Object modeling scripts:
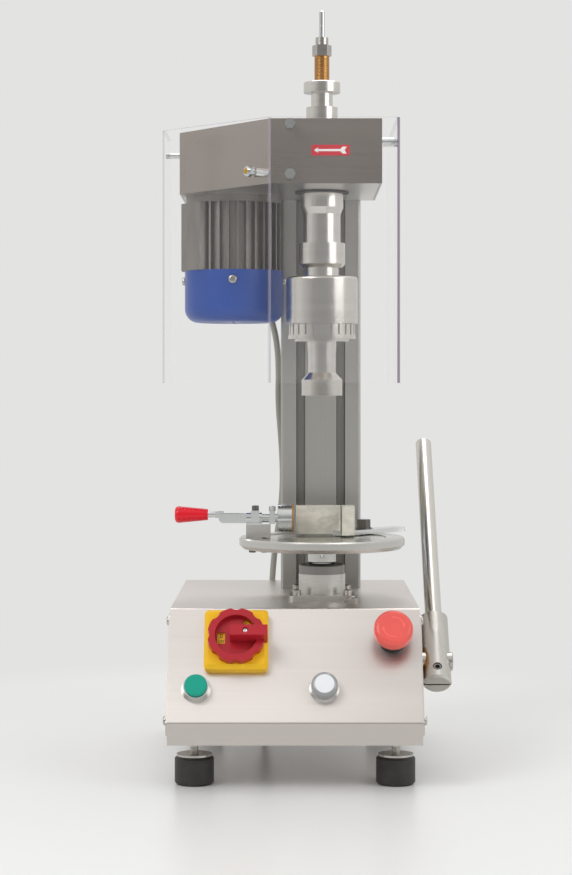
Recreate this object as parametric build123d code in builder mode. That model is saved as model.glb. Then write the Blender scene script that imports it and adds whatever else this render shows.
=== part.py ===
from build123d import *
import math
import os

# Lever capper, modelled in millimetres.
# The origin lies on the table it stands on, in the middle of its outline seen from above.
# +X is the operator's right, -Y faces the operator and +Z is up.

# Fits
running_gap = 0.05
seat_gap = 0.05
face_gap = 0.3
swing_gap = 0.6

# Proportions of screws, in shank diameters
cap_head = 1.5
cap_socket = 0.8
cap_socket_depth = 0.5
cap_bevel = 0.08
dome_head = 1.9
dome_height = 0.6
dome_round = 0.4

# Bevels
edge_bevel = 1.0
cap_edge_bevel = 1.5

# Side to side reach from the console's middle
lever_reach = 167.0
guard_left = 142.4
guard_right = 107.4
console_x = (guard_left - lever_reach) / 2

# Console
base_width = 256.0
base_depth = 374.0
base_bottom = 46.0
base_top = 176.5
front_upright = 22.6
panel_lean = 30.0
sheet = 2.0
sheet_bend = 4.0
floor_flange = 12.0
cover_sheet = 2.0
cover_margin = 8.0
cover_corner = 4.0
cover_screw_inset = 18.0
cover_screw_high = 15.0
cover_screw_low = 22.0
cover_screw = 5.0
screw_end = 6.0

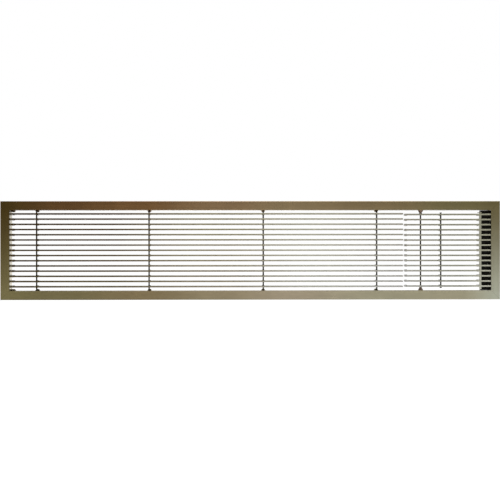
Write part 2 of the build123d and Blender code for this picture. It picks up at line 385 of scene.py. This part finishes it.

● Exercise goal
Every record should be given again exactly.

● Completed exercise
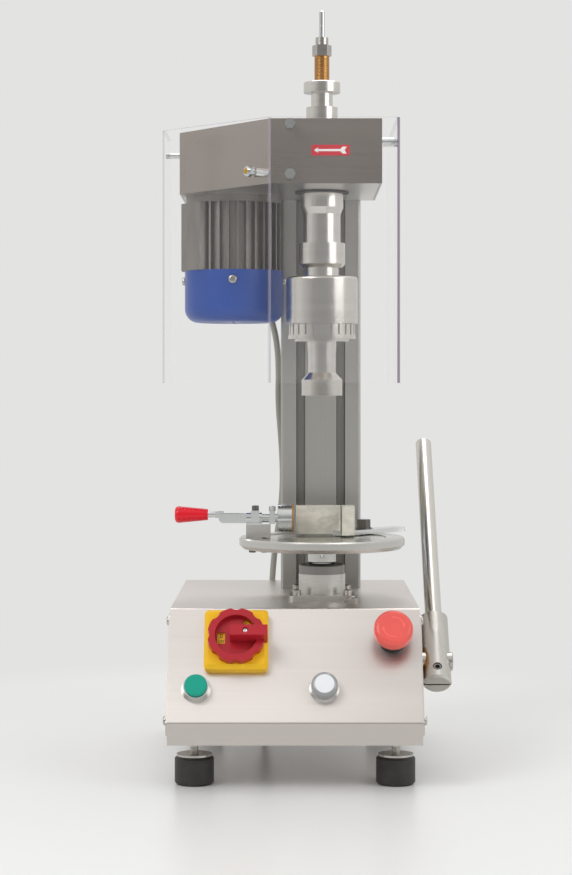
Recreate this object as parametric build123d code in builder mode. That model is saved as model.glb. Then write the Blender scene script that imports it and adds whatever else this render shows.
=== part.py ===
from build123d import *
import math
import os

# Lever capper, modelled in millimetres.
# The origin lies on the table it stands on, in the middle of its outline seen from above.
# +X is the operator's right, -Y faces the operator and +Z is up.

# Fits
running_gap = 0.05
seat_gap = 0.05
face_gap = 0.3
swing_gap = 0.6

# Proportions of screws, in shank diameters
cap_head = 1.5
cap_socket = 0.8
cap_socket_depth = 0.5
cap_bevel = 0.08
dome_head = 1.9
dome_height = 0.6
dome_round = 0.4

# Bevels
edge_bevel = 1.0
cap_edge_bevel = 1.5

# Side to side reach from the console's middle
lever_reach = 167.0
guard_left = 142.4
guard_right = 107.4
console_x = (guard_left - lever_reach) / 2

# Console
base_width = 256.0
base_depth = 374.0
base_bottom = 46.0
base_top = 176.5
front_upright = 22.6
panel_lean = 30.0
sheet = 2.0
sheet_bend = 4.0
floor_flange = 12.0
cover_sheet = 2.0
cover_margin = 8.0
cover_corner = 4.0
cover_screw_inset = 18.0
cover_screw_high = 15.0
cover_screw_low = 22.0
cover_screw = 5.0
screw_end = 6.0

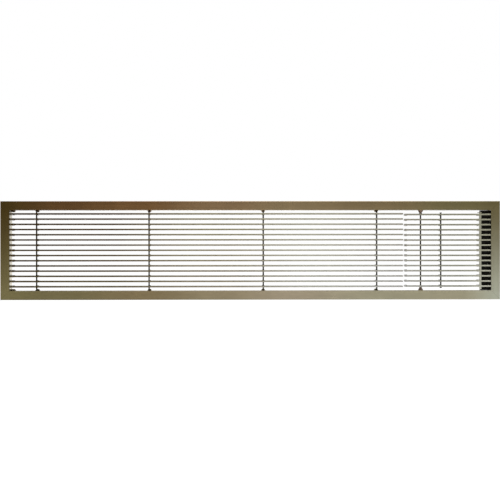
Write part 2 of the build123d and Blender code for this picture. It picks up at line 385 of scene.py. This part finishes it.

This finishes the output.